▶ _INSTRUCTIONS FOR THE TASK_
What is needed is the run of lines from the one containing "Write the OpenSCAD" through the one containing "the slewing axis.", echoed exactly, with both ends kept and nothing added.

▶ _SUPPLIED RECORDS_
___

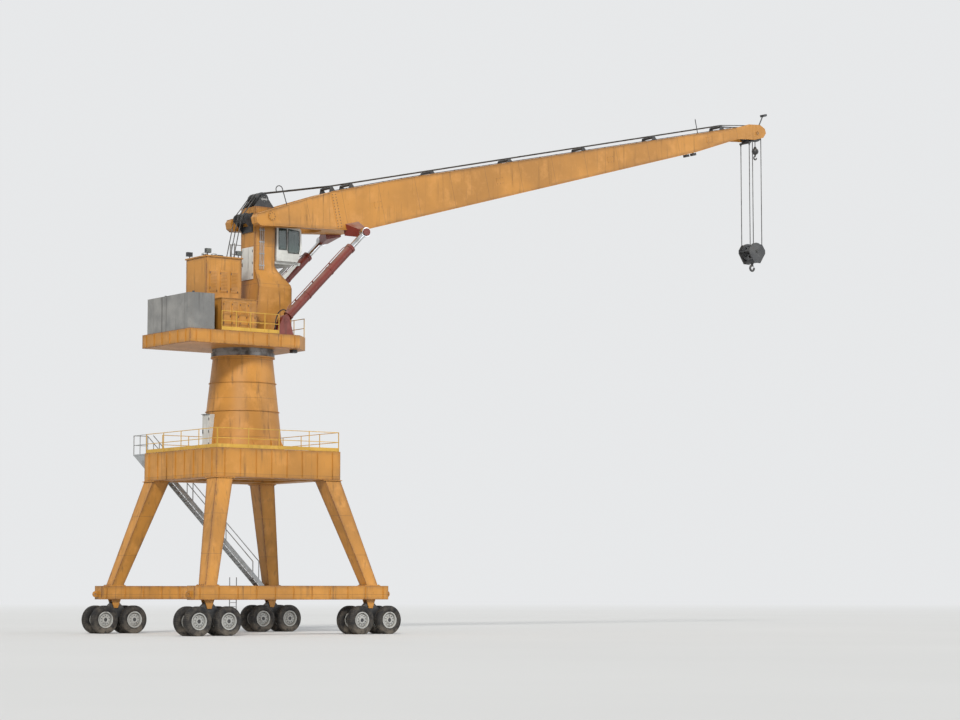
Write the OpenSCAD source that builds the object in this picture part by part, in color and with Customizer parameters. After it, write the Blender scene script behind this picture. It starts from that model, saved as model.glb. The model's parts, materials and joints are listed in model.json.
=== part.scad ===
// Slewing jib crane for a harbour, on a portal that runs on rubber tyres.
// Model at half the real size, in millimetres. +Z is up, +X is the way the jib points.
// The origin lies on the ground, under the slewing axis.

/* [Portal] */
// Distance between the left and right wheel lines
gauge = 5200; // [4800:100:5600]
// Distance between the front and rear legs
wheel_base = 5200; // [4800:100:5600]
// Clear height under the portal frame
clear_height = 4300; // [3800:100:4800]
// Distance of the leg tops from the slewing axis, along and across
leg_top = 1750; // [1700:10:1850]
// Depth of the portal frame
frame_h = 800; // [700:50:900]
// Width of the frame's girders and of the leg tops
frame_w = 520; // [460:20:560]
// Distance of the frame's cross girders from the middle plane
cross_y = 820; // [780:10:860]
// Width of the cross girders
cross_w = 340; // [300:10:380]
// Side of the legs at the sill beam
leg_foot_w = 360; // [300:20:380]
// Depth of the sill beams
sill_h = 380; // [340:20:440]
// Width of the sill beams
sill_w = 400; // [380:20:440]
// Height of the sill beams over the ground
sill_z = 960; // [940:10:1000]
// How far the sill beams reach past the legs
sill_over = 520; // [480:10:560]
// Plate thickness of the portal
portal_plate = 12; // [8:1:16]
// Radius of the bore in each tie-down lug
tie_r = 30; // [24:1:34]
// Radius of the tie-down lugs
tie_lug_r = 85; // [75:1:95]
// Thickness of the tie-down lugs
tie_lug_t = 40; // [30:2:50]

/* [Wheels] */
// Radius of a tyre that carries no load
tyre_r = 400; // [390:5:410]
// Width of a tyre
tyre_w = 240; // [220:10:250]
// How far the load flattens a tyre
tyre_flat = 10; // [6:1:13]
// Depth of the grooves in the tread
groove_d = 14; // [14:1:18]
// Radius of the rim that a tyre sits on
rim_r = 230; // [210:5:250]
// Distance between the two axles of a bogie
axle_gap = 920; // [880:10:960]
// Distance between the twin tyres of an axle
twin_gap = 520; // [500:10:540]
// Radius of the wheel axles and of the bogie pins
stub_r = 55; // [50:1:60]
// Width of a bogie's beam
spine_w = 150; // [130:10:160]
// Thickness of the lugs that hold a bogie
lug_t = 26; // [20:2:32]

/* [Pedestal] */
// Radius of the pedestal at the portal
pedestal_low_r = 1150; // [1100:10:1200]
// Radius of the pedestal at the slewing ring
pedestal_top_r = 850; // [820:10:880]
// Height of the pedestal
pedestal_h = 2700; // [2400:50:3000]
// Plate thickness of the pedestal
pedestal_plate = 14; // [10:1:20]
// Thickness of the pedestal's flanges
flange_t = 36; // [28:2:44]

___

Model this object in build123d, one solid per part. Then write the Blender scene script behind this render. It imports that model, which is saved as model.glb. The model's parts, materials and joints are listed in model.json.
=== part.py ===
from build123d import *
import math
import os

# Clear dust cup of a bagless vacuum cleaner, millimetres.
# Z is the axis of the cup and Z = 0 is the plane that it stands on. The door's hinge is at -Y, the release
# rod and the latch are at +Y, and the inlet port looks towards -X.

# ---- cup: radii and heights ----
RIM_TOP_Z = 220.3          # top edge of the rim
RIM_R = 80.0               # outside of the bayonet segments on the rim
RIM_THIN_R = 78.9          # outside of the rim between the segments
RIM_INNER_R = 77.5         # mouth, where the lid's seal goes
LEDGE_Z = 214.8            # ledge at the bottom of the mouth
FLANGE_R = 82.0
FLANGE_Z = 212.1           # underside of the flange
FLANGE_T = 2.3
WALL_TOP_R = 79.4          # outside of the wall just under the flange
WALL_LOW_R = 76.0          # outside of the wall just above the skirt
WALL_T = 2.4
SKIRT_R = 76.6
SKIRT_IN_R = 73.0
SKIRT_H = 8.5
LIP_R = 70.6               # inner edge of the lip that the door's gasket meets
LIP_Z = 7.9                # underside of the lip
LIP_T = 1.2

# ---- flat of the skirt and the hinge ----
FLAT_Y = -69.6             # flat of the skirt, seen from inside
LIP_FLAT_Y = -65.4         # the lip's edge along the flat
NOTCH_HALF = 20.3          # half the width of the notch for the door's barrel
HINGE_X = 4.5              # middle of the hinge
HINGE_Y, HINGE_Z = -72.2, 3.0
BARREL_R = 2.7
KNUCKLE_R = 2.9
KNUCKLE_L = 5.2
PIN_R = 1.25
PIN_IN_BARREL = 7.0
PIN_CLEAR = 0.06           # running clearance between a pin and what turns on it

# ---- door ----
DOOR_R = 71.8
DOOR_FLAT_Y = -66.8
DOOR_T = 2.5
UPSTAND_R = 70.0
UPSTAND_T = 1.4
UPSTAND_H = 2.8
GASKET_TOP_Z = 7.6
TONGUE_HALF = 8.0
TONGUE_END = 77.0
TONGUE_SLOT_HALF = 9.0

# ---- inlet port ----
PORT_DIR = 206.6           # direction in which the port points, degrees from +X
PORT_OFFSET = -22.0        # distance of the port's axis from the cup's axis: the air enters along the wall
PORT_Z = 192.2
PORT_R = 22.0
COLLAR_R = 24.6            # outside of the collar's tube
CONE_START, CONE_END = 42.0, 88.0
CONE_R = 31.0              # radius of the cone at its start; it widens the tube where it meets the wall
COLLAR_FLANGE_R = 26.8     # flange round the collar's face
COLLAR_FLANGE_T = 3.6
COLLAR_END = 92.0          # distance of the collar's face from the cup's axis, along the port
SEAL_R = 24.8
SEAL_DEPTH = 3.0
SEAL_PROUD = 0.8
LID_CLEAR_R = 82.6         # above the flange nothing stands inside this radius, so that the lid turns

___

▶ _WRITTEN SOLUTION_
Write the OpenSCAD source that builds the object in this picture part by part, in color and with Customizer parameters. After it, write the Blender scene script behind this picture. It starts from that model, saved as model.glb. The model's parts, materials and joints are listed in model.json.
=== part.scad ===
// Slewing jib crane for a harbour, on a portal that runs on rubber tyres.
// Model at half the real size, in millimetres. +Z is up, +X is the way the jib points.
// The origin lies on the ground, under the slewing axis.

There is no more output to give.